Presidenzialista suo malgrado

Siamo seduti in sella a un paradosso. Non tanto per la rielezione di Giorgio Napolitano al Quirinale, quanto per le circostanze in cui si è consumata. In sé, la rielezione segna un evento eccezionale, ma niente affatto assurdo. Solo che in questa congiuntura l’eccezione alleva il paradosso, anzi una litania di paradossi.
Primo: i partiti hanno ringraziato Napolitano a mani giunte per avere accettato l’elezione. Ma per galateo e per logica è l’eletto che ringrazia, non l’elettore. Secondo: in base all’orologio delle nostre istituzioni, Napolitano avrebbe concluso il suo mandato a metà maggio. Però siccome abbiamo sprecato già due mesi senza un nuovo esecutivo (e con un Parlamento di belle statuine), ora si viaggia a tutto sprint: il 20 aprile l’elezione, due giorni dopo il giuramento, quindi via alle consultazioni sul governo. Così Napolitano ha riacquistato il potere di sciogliere le Camere che aveva perso il suo predecessore, cioè lui stesso. Ma per riuscirci ha dovuto dimettersi anzitempo, anticipando il passaggio di consegne. Insomma Napolitano si è dimesso per essere riammesso, e con la mano destra ha trasmesso le consegne alla sua mano sinistra. Ma il paradosso non fa capolino soltanto da queste singolari procedure. No, s’annida soprattutto nei contenuti, nella sostanza della vicenda che si è appena conclusa. Dove la stessa maggioranza (Pd-Pdl-Scelta civica) colata a picco su Marini, è tornata a galla su Napolitano: una maggioranza intermittente, come la lucetta delle frecce. Dove la (ri)elezione di un uomo di sinistra fa sorridere la destra, che ha scongiurato lo spauracchio di Romano Prodi, e che si è mostrata ben più disciplinata e più coesa del Partito democratico. Dove il Parlamento più giovane della storia repubblicana ha scelto il presidente più attempato che sia mai salito al Colle. E dove infine il maggior successo dei partiti (738 voti per Napolitano) ne decreta al contempo l’insuccesso.
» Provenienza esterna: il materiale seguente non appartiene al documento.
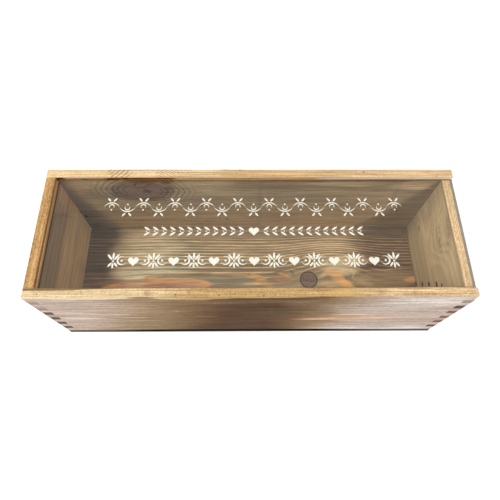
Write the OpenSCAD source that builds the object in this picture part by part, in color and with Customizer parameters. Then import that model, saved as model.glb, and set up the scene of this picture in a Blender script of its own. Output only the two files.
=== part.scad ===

Perché sono stati incapaci d’offrire una proposta nuova, aggrappandosi come naufraghi al vecchio bastimento; e così hanno dichiarato al mondo tutta la propria inconcludenza, impotenza, inconsistenza. Diciamolo: meno male che è andata a finire in questo modo. Immaginate lo sfacelo se Napolitano avesse rifiutato la candidatura, o se quest’ultima fosse stata impallinata nel segreto dell’urna, com’è accaduto a Prodi e a Marini. Dopotutto lui resta una garanzia, oggi come ieri.
Anche nella soluzione scelta, però, alberga il paradosso. Non tanto perché le politiche del 2013,la cui parola d’ordine era il ricambio di classi dirigenti, fin qui hanno generato unicamente la conferma del nostro più alto dirigente. Quanto piuttosto per la strategia di vasi comunicanti che è stata inaugurata. Difatti la politica in stallo ha messo in stallo le stesse istituzioni: prima il Parlamento, poi il governo, infine la presidenza della Repubblica. E allora per sbloccare il Quirinale si è rivolta al Quirinale, facendo coincidere il vecchio con il nuovo. Di questo passo il prossimo presidente del Consiglio sarà Mario Monti. E Napolitano? Ne esce super-rafforzato, un gigante in mezzo a tanti nani. Da qui i lamenti verso la monarchia repubblicana che avrebbe attecchito ormai in Italia. Errore: l’uomo ha già dimostrato in lungo e in largo il proprio rispetto per le assemblee parlamentari. Tanto che la sua prima denuncia contro l’abuso dei decreti legge e dei voti di fiducia risale all’agosto 2006, ai tempi del governo Prodi. Però Napolitano incarna suo malgrado un’avvisaglia del presidenzialismo prossimo venturo. Pensateci: se la sua elezione fosse stata sottoposta direttamente al corpo elettorale, chi avrebbe vinto fra lui e Rodotà? E quale altro uomo politico italiano viaggia all’80 per cento dei favori popolari? Sicché il nuovo sistema sta sbocciando dalla scorza del vecchio. È l’ultimo paradosso in cui siamo rimasti intrappolati: per costruire il futuro, dobbiamo scavare nel passato.